Obviously, the cheapo choice of lager beer today is PBR. From the swamps of Florida to Beervana (Portland, OR), it's a staple among, if I may, a less discerning set, especially hipsters. Truth be told, I personally think it's one of the worst mainstream beers out there even next to Budweiser and Coors Banquet, but when you're uber thirsty and strapped for cash, at a typical two-bucks a pop, it does the trick. During a recent dining experience at Patxi's Pizza in San Francisco's Hayes Valley, they had it for $1! While I opted for a $5 Sierra Nevada Celebration, it occurs to me now that next time I'm there, it may behoove me to go for, essentially, the FIVE-FOR-ONE special.

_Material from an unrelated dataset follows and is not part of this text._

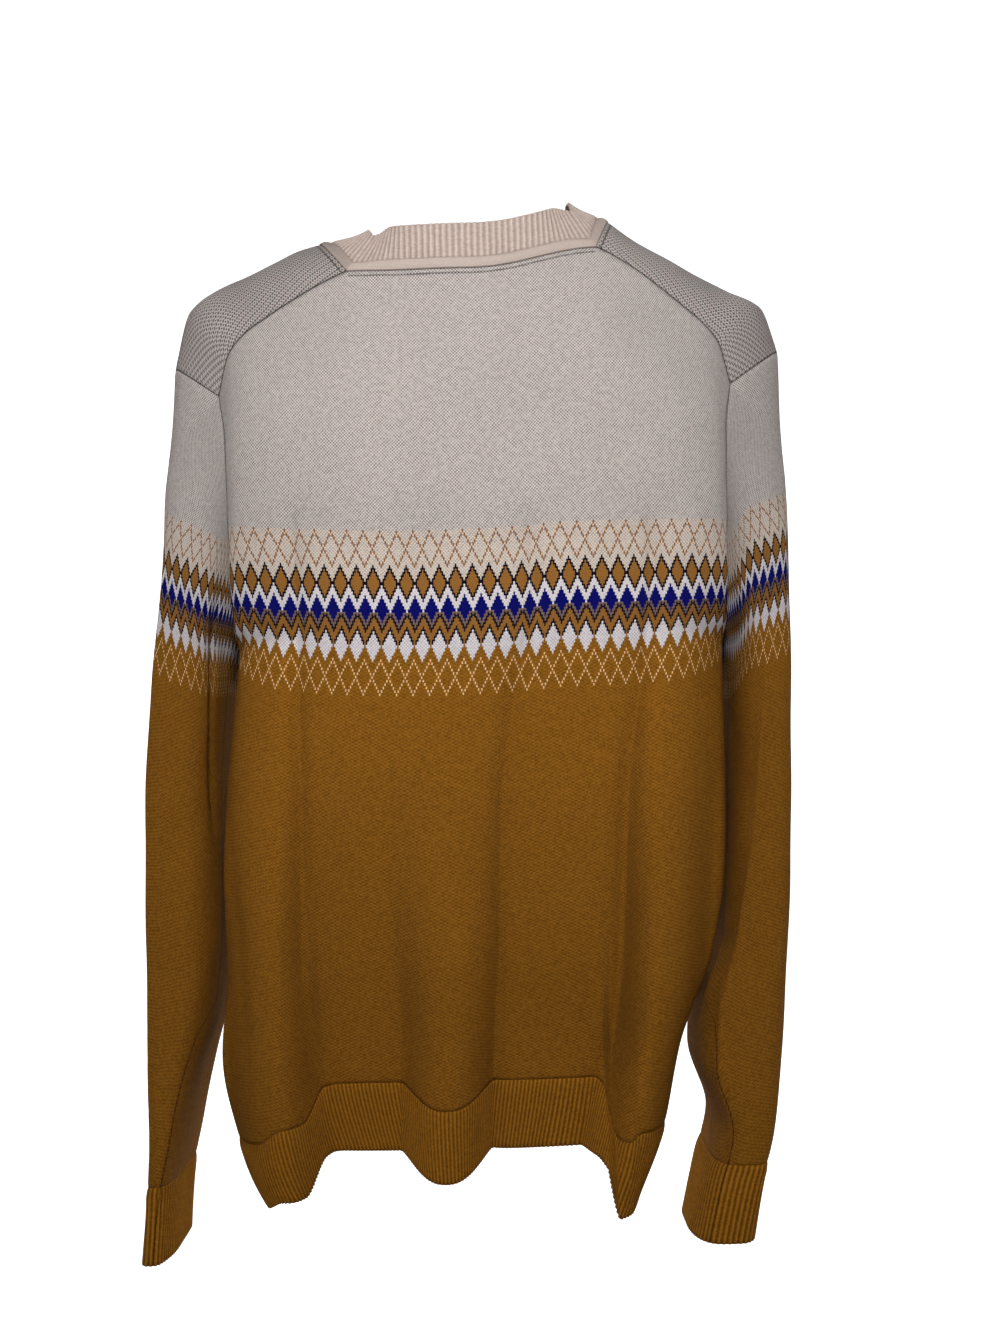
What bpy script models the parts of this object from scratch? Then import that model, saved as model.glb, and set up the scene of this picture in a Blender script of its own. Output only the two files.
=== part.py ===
"""Long-sleeved knitted crew-neck sweater, hanging hollow, seen from its back.

Metres, +Z up, +X to the right as the back is looked at, +Y the way a wearer
would face. The origin is where it is held, inside the neck at shoulder height.
Each piece is a wall through rows of points that are worked out from the sizes
below. The pieces meet 0.3 mm apart, along shared points.
"""

import math

import bpy
import numpy as np

# Cloth
WALL = 0.0024  # thickness of the knitted cloth
SEAM_GAP = 0.0003  # between two pieces that are sewn together
RIB_RISE = 0.0010  # how far a rib stands out of the cloth

# Heights of the body's edge, from the hem to the back end of the shoulder seam
HEM_Z = -0.668
RIB_TOP_Z = -0.617
UNDERARM_Z = -0.305
CORNER_Z = -0.118
LEVEL_BELOW_Z = -0.40  # rows under this height are level, higher ones bow to the shoulders

# Neck
NECK_SHARE = 0.49  # share of the half width, at the shoulder seams, that the neck takes
BACK_NECK_Z = -0.030
BACK_NECK_BOW = 0.014  # how far the middle of the back neck stands behind its ends
FRONT_NECK_Z = -0.086
NECK_LIFT = 0.013  # the neck stands higher on the +X side
BAND_HEIGHT = 0.007  # plain strip under the collar
COLLAR_HEIGHT = 0.025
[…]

Now back to Colin. He just turned 24 this week and his favorite food is Cheez-Its. No foodie nor ale enthusiast is he. During SF Beer Week, on another night he was calling my sofa home, I dragged him to the Toronado for Ommegang night, to which he responded by escorting me across the street (OK, a 45-degree angle) to his home-away-from-my-pullout, Molotov's. In true dive-bar fashion, they offer $2 PBR. But get this. Unlisted on the beer menu, known to regulars like him, you can score a buck-fitty can of Hamm's. This is the one shite beer offering at City Beer just so they can offer something at the $0.89 range and it's Craig's attempt to replace PBR as the hipster beer of choice. (Keep in mind, if you drink it there, with their corkage fee, it becomes $1.89!) Colin generously bought me one and we enjoyed it as any two people should enjoy beer no matter what's in the glass. Or bottle. Or in this case, can. Like any mass-produced beer--this one hailing from Miller Valley in Milwaukee--it's decent when ice cold. It's dry, crisp, refreshes without the sweetness of soda pop, and it has alcohol in it.

Tell ya what, if I didn't have some bottles of my first batch of homebrew now at the ready, I'd rather stock my friend Mike's cooler with Hamm's than the PBR I know he'll have in it when we go play some disc golf this weekend.